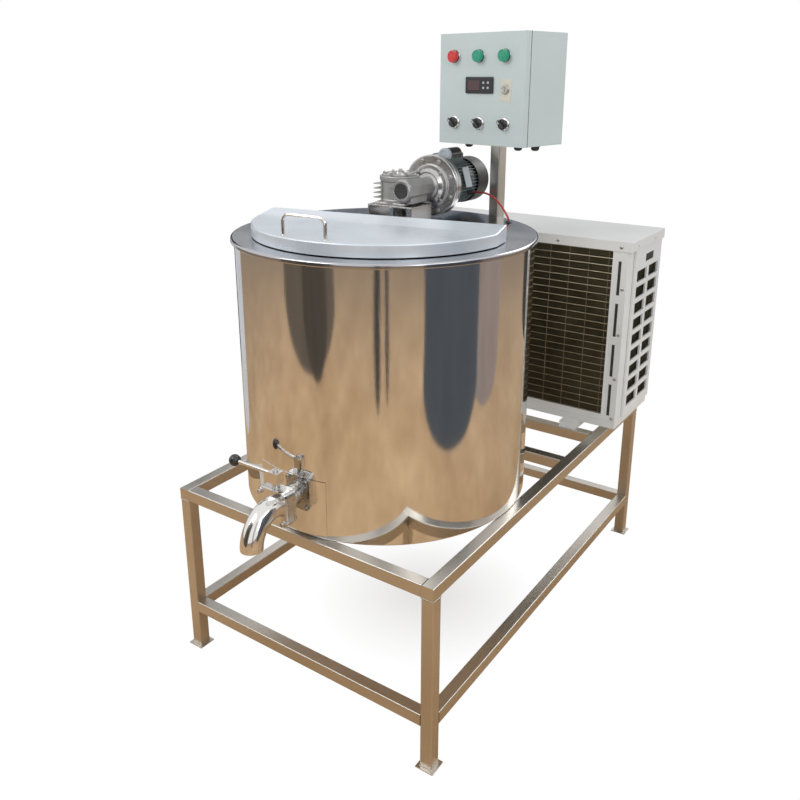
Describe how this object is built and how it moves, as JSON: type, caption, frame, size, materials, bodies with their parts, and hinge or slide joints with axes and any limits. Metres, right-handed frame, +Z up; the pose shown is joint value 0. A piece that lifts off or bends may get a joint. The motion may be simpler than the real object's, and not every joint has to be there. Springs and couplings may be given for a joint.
{
  "type": "bulk milk tank",
  "caption": "Small round bulk milk cooling tank on a square-tube stand, with hinged front lid, agitator gearmotor, control box on a post, butterfly outlet valve and air-cooled condensing unit.",
  "frame": {"origin": "centre of the footprint of the bounding box, on the floor", "axes": "+Z up; -Y the front, with the outlet valve and the lid; +X the right when seen from the front; the condensing unit stands at the +Y end"},
  "size_m": [0.7986, 1.354, 1.542],
  "materials": {
    "brushed_steel": "satin",
    "polished_steel": "polished",
    "satin_steel": "satin",
    "foam": "matte",
    "cast_aluminium": "satin",
    "motor_paint": "satin",
    "black_plastic": "satin",
    "black_enamel": "satin",
    "box_paint": "satin",
    "red_plastic": "gloss",
    "green_plastic": "gloss",
    "cabinet_paint": "satin",
    "coil_fins": "satin",
    "bronze": "satin",
    "cable_jacket": "satin",
    "lagging": "matte",
    "evaporator_plate": "satin"
  },
  "bodies": {
    "tank_on_stand": {"compressor": "black_enamel", "condenser_base": "cabinet_paint", "condenser_cabinet": "cabinet_paint", "condenser_coil": "coil_fins", "condenser_fan_guard": "cabinet_paint", "condenser_fan_motor": "motor_paint", "condenser_side_grille": "cabinet_paint", "condenser_top_cover": "cabinet_paint", "control_box": "box_paint", "cross_member_condenser": "brushed_steel", "cross_member_tank": "brushed_steel", "drive_bridge": "satin_steel", "evaporator_jacket": "evaporator_plate", "gearbox_cover": "cast_aluminium", "gearbox_housing": "cast_aluminium", "inner_vessel": "satin_steel", "insulation_foam": "foam", "leg_front_left": "brushed_steel", "leg_front_right": "brushed_steel", "leg_rear_left": "brushed_steel", "leg_rear_right": "brushed_steel", "lid_hinge": "brushed_steel", "low_rail_front": "brushed_steel", "low_rail_left": "brushed_steel", "low_rail_rear": "brushed_steel", "low_rail_right": "brushed_steel", "motor_cable": "cable_jacket", "motor_fan_cowl": "black_enamel", "motor_frame": "motor_paint", "outlet_elbow": "polished_steel", "outlet_pipe": "satin_steel", "post": "brushed_steel", "refrigerant_lineset": "lagging", "tank_deck": "polished_steel", "tank_jacket": "polished_steel", "top_rail_front": "brushed_steel", "top_rail_left": "brushed_steel", "top_rail_rear": "brushed_steel", "top_rail_right": "brushed_steel", "valve_body": "satin_steel"},
    "lid": {"front_lid": "satin_steel", "lid_handle": "polished_steel"},
    "valve": {"valve_disc": "satin_steel", "valve_lever": "polished_steel", "valve_knob": "black_plastic"},
    "box_door": {"control_box_door": "box_paint", "temperature_controller": "black_plastic"},
    "stop_button": {"stop_button": "red_plastic"},
    "start_button_mixer": {"start_button_mixer": "green_plastic"},
    "start_button_cooling": {"start_button_cooling": "green_plastic"},
    "selector_left": {"selector_left": "black_plastic"},
    "selector_middle": {"selector_middle": "black_plastic"},
    "selector_right": {"selector_right": "black_plastic"},
    "door_lock": {"door_lock": "satin_steel"},
    "agitator": {"agitator_shaft": "satin_steel", "agitator_paddle": "satin_steel", "worm_wheel": "bronze"},
    "drive_motor": {"worm_shaft": "bronze", "motor_rotor": "motor_paint"},
    "condenser_fan": {"condenser_fan": "black_plastic"}
  },
  "joints": [
    {"name": "lid_hinge", "type": "hinge", "parent": "tank_on_stand", "child": "lid", "pos_m": [-0.01545, -0.18089, 1.0982], "axis": [-0.9848, -0.1736, 0], "range_deg": [0, 100]},
    {"name": "valve_turn", "type": "hinge", "parent": "tank_on_stand", "child": "valve", "pos_m": [-0.02875, -0.5686, 0.545], "axis": [0, 0, 1], "range_deg": [0, 90]},
    {"name": "box_door_hinge", "type": "hinge", "parent": "tank_on_stand", "child": "box_door", "pos_m": [-0.05012, 0.14073, 1.4095], "axis": [0, 0, -1], "range_deg": [0, 120]},
    {"name": "stop_button_press", "type": "slide", "parent": "box_door", "child": "stop_button", "axis": [0.1736, 0.9848, 0], "range_m": [0, 0.004], "stiffness_N_per_m": 400},
    {"name": "start_button_mixer_press", "type": "slide", "parent": "box_door", "child": "start_button_mixer", "axis": [0.1736, 0.9848, 0], "range_m": [0, 0.004], "stiffness_N_per_m": 400},
    {"name": "start_button_cooling_press", "type": "slide", "parent": "box_door", "child": "start_button_cooling", "axis": [0.1736, 0.9848, 0], "range_m": [0, 0.004], "stiffness_N_per_m": 400},
    {"name": "selector_left_turn", "type": "hinge", "parent": "box_door", "child": "selector_left", "pos_m": [-0.00253, 0.11406, 1.33], "axis": [0.1736, 0.9848, 0], "range_deg": [0, 90]},
    {"name": "selector_middle_turn", "type": "hinge", "parent": "box_door", "child": "selector_middle", "pos_m": [0.07527, 0.10035, 1.33], "axis": [0.1736, 0.9848, 0], "range_deg": [0, 90]},
    {"name": "selector_right_turn", "type": "hinge", "parent": "box_door", "child": "selector_right", "pos_m": [0.15307, 0.08663, 1.33], "axis": [0.1736, 0.9848, 0], "range_deg": [0, 90]},
    {"name": "door_lock_turn", "type": "hinge", "parent": "box_door", "child": "door_lock", "pos_m": [0.15405, 0.08645, 1.411], "axis": [0.1736, 0.9848, 0], "range_deg": [0, 90]},
    {"name": "motor_spin", "type": "hinge", "parent": "tank_on_stand", "child": "drive_motor", "pos_m": [-0.03475, -0.0275, 1.173], "axis": [0, 1, 0], "continuous": true},
    {"name": "agitator_spin", "type": "hinge", "parent": "tank_on_stand", "child": "agitator", "pos_m": [-0.07475, -0.0275, 1.173], "axis": [0, 0, 1], "continuous": true},
    {"name": "condenser_fan_spin", "type": "hinge", "parent": "tank_on_stand", "child": "condenser_fan", "pos_m": [0.12875, 0.6015, 0.7584], "axis": [0, 1, 0], "continuous": true}
  ],
  "couplings": [
    {"joint": "agitator_spin", "follows": "motor_spin", "ratio": 0.033333}
  ]
}
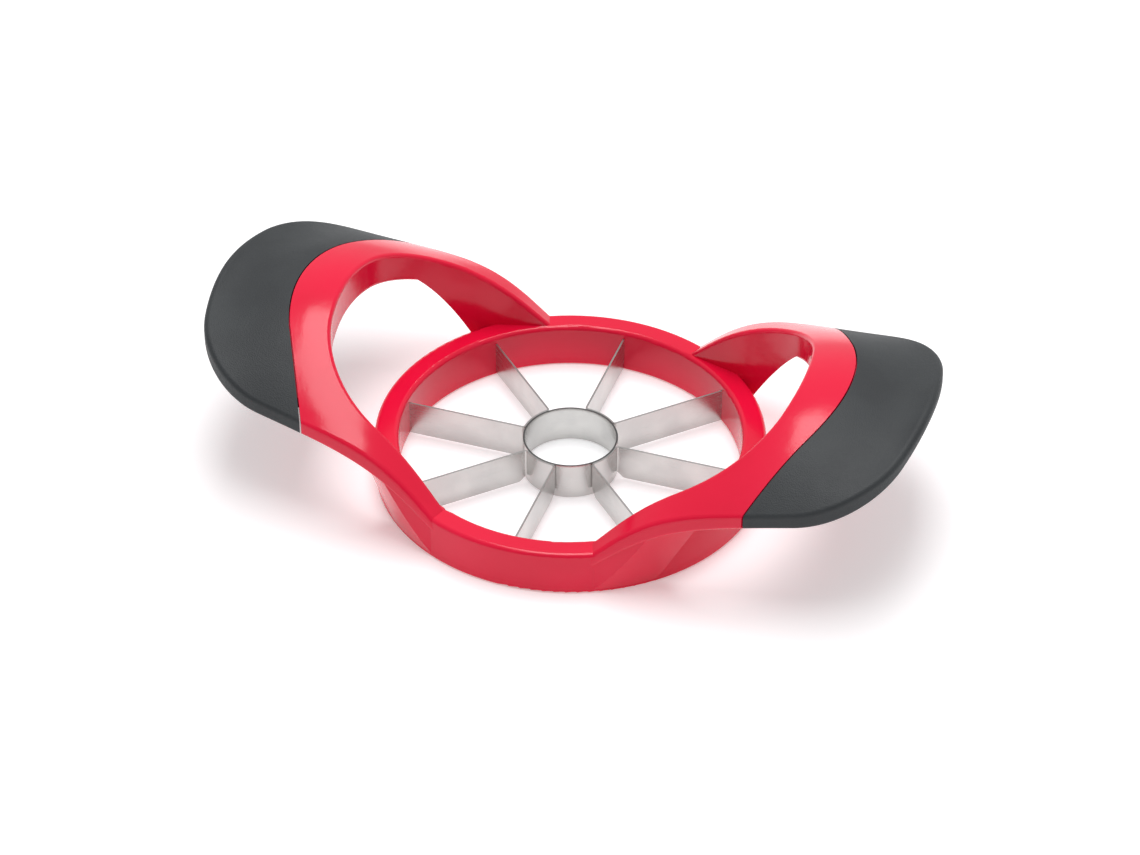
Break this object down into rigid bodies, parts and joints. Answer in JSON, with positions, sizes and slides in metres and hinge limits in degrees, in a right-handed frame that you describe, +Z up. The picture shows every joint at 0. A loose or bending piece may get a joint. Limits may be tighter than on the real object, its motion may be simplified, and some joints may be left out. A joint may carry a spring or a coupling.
{
  "type": "apple slicer corer",
  "caption": "Round plastic rim crossed by radial steel blades round a coring tube, with two arched wings and soft grips; pressed down over an apple it cores and wedges it.",
  "frame": {"origin": "on the surface it stands on, under the middle of the coring tube", "axes": "+X along the wings to the right grip, +Y across the wings to the back, +Z up"},
  "size_m": [0.1922, 0.1026, 0.0461],
  "materials": {
    "red_plastic": "glossy, moulded in one colour",
    "grip_rubber": "fine matt grain, soft to the touch",
    "blade_steel": "bright rolled strip"
  },
  "bodies": {
    "root": {"frame": "red_plastic", "grip_right": "grip_rubber", "grip_left": "grip_rubber", "core_ring": "blade_steel", "blade_strip_1": "blade_steel", "blade_strip_2": "blade_steel", "blade_strip_3": "blade_steel", "blade_strip_4": "blade_steel"}
  },
  "joints": []
}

==*==

TASK BRIEF: Output all of the data again, exactly.

ANSWER TO THIS PROBLEM:
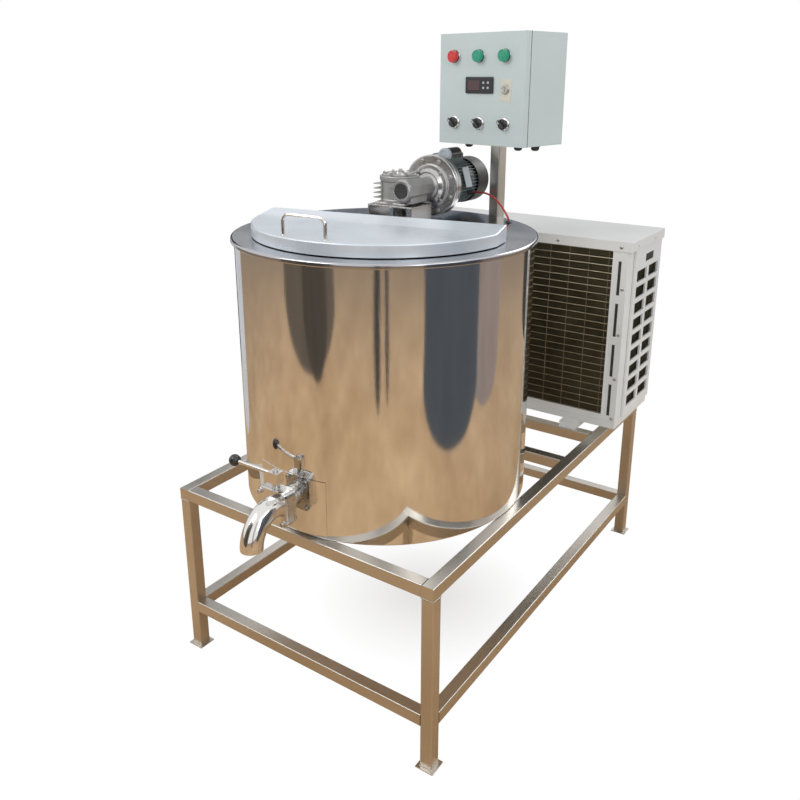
Describe how this object is built and how it moves, as JSON: type, caption, frame, size, materials, bodies with their parts, and hinge or slide joints with axes and any limits. Metres, right-handed frame, +Z up; the pose shown is joint value 0. A piece that lifts off or bends may get a joint. The motion may be simpler than the real object's, and not every joint has to be there. Springs and couplings may be given for a joint.
{
  "type": "bulk milk tank",
  "caption": "Small round bulk milk cooling tank on a square-tube stand, with hinged front lid, agitator gearmotor, control box on a post, butterfly outlet valve and air-cooled condensing unit.",
  "frame": {"origin": "centre of the footprint of the bounding box, on the floor", "axes": "+Z up; -Y the front, with the outlet valve and the lid; +X the right when seen from the front; the condensing unit stands at the +Y end"},
  "size_m": [0.7986, 1.354, 1.542],
  "materials": {
    "brushed_steel": "satin",
    "polished_steel": "polished",
    "satin_steel": "satin",
    "foam": "matte",
    "cast_aluminium": "satin",
    "motor_paint": "satin",
    "black_plastic": "satin",
    "black_enamel": "satin",
    "box_paint": "satin",
    "red_plastic": "gloss",
    "green_plastic": "gloss",
    "cabinet_paint": "satin",
    "coil_fins": "satin",
    "bronze": "satin",
    "cable_jacket": "satin",
    "lagging": "matte",
    "evaporator_plate": "satin"
  },
  "bodies": {
    "tank_on_stand": {"compressor": "black_enamel", "condenser_base": "cabinet_paint", "condenser_cabinet": "cabinet_paint", "condenser_coil": "coil_fins", "condenser_fan_guard": "cabinet_paint", "condenser_fan_motor": "motor_paint", "condenser_side_grille": "cabinet_paint", "condenser_top_cover": "cabinet_paint", "control_box": "box_paint", "cross_member_condenser": "brushed_steel", "cross_member_tank": "brushed_steel", "drive_bridge": "satin_steel", "evaporator_jacket": "evaporator_plate", "gearbox_cover": "cast_aluminium", "gearbox_housing": "cast_aluminium", "inner_vessel": "satin_steel", "insulation_foam": "foam", "leg_front_left": "brushed_steel", "leg_front_right": "brushed_steel", "leg_rear_left": "brushed_steel", "leg_rear_right": "brushed_steel", "lid_hinge": "brushed_steel", "low_rail_front": "brushed_steel", "low_rail_left": "brushed_steel", "low_rail_rear": "brushed_steel", "low_rail_right": "brushed_steel", "motor_cable": "cable_jacket", "motor_fan_cowl": "black_enamel", "motor_frame": "motor_paint", "outlet_elbow": "polished_steel", "outlet_pipe": "satin_steel", "post": "brushed_steel", "refrigerant_lineset": "lagging", "tank_deck": "polished_steel", "tank_jacket": "polished_steel", "top_rail_front": "brushed_steel", "top_rail_left": "brushed_steel", "top_rail_rear": "brushed_steel", "top_rail_right": "brushed_steel", "valve_body": "satin_steel"},
    "lid": {"front_lid": "satin_steel", "lid_handle": "polished_steel"},
    "valve": {"valve_disc": "satin_steel", "valve_lever": "polished_steel", "valve_knob": "black_plastic"},
    "box_door": {"control_box_door": "box_paint", "temperature_controller": "black_plastic"},
    "stop_button": {"stop_button": "red_plastic"},
    "start_button_mixer": {"start_button_mixer": "green_plastic"},
    "start_button_cooling": {"start_button_cooling": "green_plastic"},
    "selector_left": {"selector_left": "black_plastic"},
    "selector_middle": {"selector_middle": "black_plastic"},
    "selector_right": {"selector_right": "black_plastic"},
    "door_lock": {"door_lock": "satin_steel"},
    "agitator": {"agitator_shaft": "satin_steel", "agitator_paddle": "satin_steel", "worm_wheel": "bronze"},
    "drive_motor": {"worm_shaft": "bronze", "motor_rotor": "motor_paint"},
    "condenser_fan": {"condenser_fan": "black_plastic"}
  },
  "joints": [
    {"name": "lid_hinge", "type": "hinge", "parent": "tank_on_stand", "child": "lid", "pos_m": [-0.01545, -0.18089, 1.0982], "axis": [-0.9848, -0.1736, 0], "range_deg": [0, 100]},
    {"name": "valve_turn", "type": "hinge", "parent": "tank_on_stand", "child": "valve", "pos_m": [-0.02875, -0.5686, 0.545], "axis": [0, 0, 1], "range_deg": [0, 90]},
    {"name": "box_door_hinge", "type": "hinge", "parent": "tank_on_stand", "child": "box_door", "pos_m": [-0.05012, 0.14073, 1.4095], "axis": [0, 0, -1], "range_deg": [0, 120]},
    {"name": "stop_button_press", "type": "slide", "parent": "box_door", "child": "stop_button", "axis": [0.1736, 0.9848, 0], "range_m": [0, 0.004], "stiffness_N_per_m": 400},
    {"name": "start_button_mixer_press", "type": "slide", "parent": "box_door", "child": "start_button_mixer", "axis": [0.1736, 0.9848, 0], "range_m": [0, 0.004], "stiffness_N_per_m": 400},
    {"name": "start_button_cooling_press", "type": "slide", "parent": "box_door", "child": "start_button_cooling", "axis": [0.1736, 0.9848, 0], "range_m": [0, 0.004], "stiffness_N_per_m": 400},
    {"name": "selector_left_turn", "type": "hinge", "parent": "box_door", "child": "selector_left", "pos_m": [-0.00253, 0.11406, 1.33], "axis": [0.1736, 0.9848, 0], "range_deg": [0, 90]},
    {"name": "selector_middle_turn", "type": "hinge", "parent": "box_door", "child": "selector_middle", "pos_m": [0.07527, 0.10035, 1.33], "axis": [0.1736, 0.9848, 0], "range_deg": [0, 90]},
    {"name": "selector_right_turn", "type": "hinge", "parent": "box_door", "child": "selector_right", "pos_m": [0.15307, 0.08663, 1.33], "axis": [0.1736, 0.9848, 0], "range_deg": [0, 90]},
    {"name": "door_lock_turn", "type": "hinge", "parent": "box_door", "child": "door_lock", "pos_m": [0.15405, 0.08645, 1.411], "axis": [0.1736, 0.9848, 0], "range_deg": [0, 90]},
    {"name": "motor_spin", "type": "hinge", "parent": "tank_on_stand", "child": "drive_motor", "pos_m": [-0.03475, -0.0275, 1.173], "axis": [0, 1, 0], "continuous": true},
    {"name": "agitator_spin", "type": "hinge", "parent": "tank_on_stand", "child": "agitator", "pos_m": [-0.07475, -0.0275, 1.173], "axis": [0, 0, 1], "continuous": true},
    {"name": "condenser_fan_spin", "type": "hinge", "parent": "tank_on_stand", "child": "condenser_fan", "pos_m": [0.12875, 0.6015, 0.7584], "axis": [0, 1, 0], "continuous": true}
  ],
  "couplings": [
    {"joint": "agitator_spin", "follows": "motor_spin", "ratio": 0.033333}
  ]
}
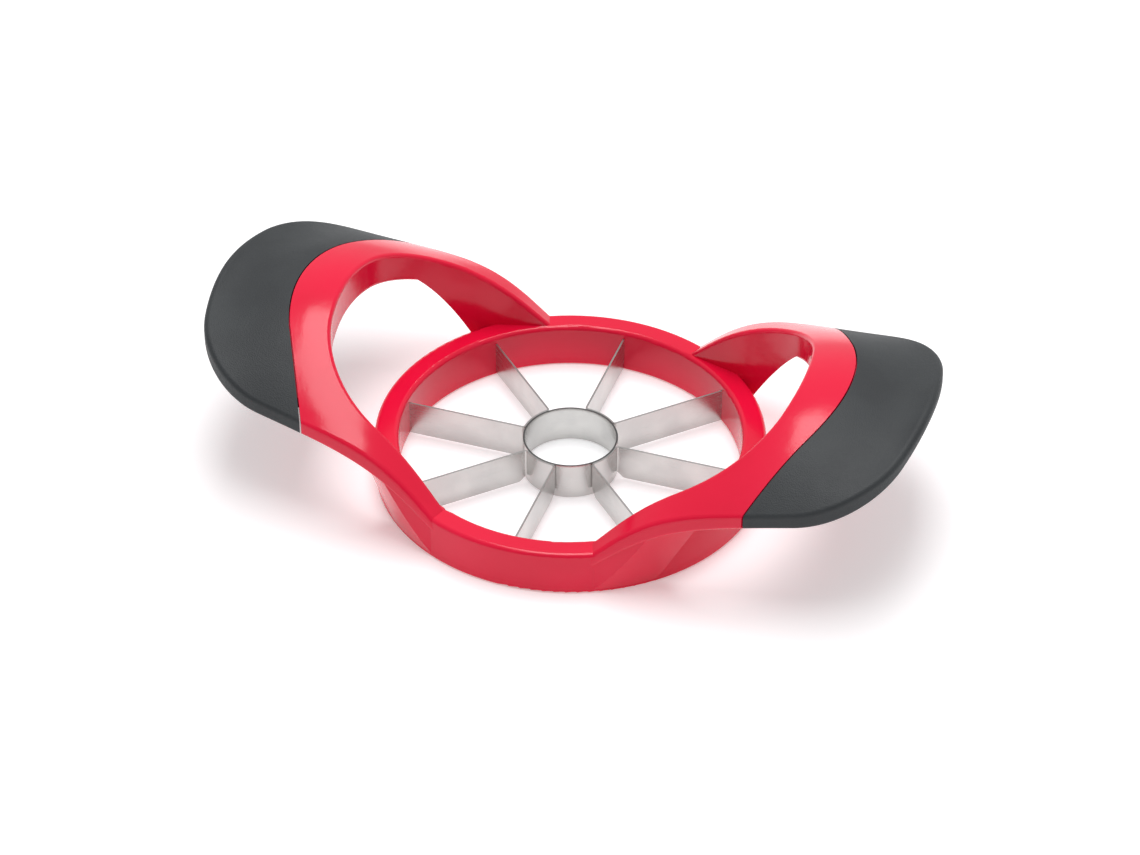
Break this object down into rigid bodies, parts and joints. Answer in JSON, with positions, sizes and slides in metres and hinge limits in degrees, in a right-handed frame that you describe, +Z up. The picture shows every joint at 0. A loose or bending piece may get a joint. Limits may be tighter than on the real object, its motion may be simplified, and some joints may be left out. A joint may carry a spring or a coupling.
{
  "type": "apple slicer corer",
  "caption": "Round plastic rim crossed by radial steel blades round a coring tube, with two arched wings and soft grips; pressed down over an apple it cores and wedges it.",
  "frame": {"origin": "on the surface it stands on, under the middle of the coring tube", "axes": "+X along the wings to the right grip, +Y across the wings to the back, +Z up"},
  "size_m": [0.1922, 0.1026, 0.0461],
  "materials": {
    "red_plastic": "glossy, moulded in one colour",
    "grip_rubber": "fine matt grain, soft to the touch",
    "blade_steel": "bright rolled strip"
  },
  "bodies": {
    "root": {"frame": "red_plastic", "grip_right": "grip_rubber", "grip_left": "grip_rubber", "core_ring": "blade_steel", "blade_strip_1": "blade_steel", "blade_strip_2": "blade_steel", "blade_strip_3": "blade_steel", "blade_strip_4": "blade_steel"}
  },
  "joints": []
}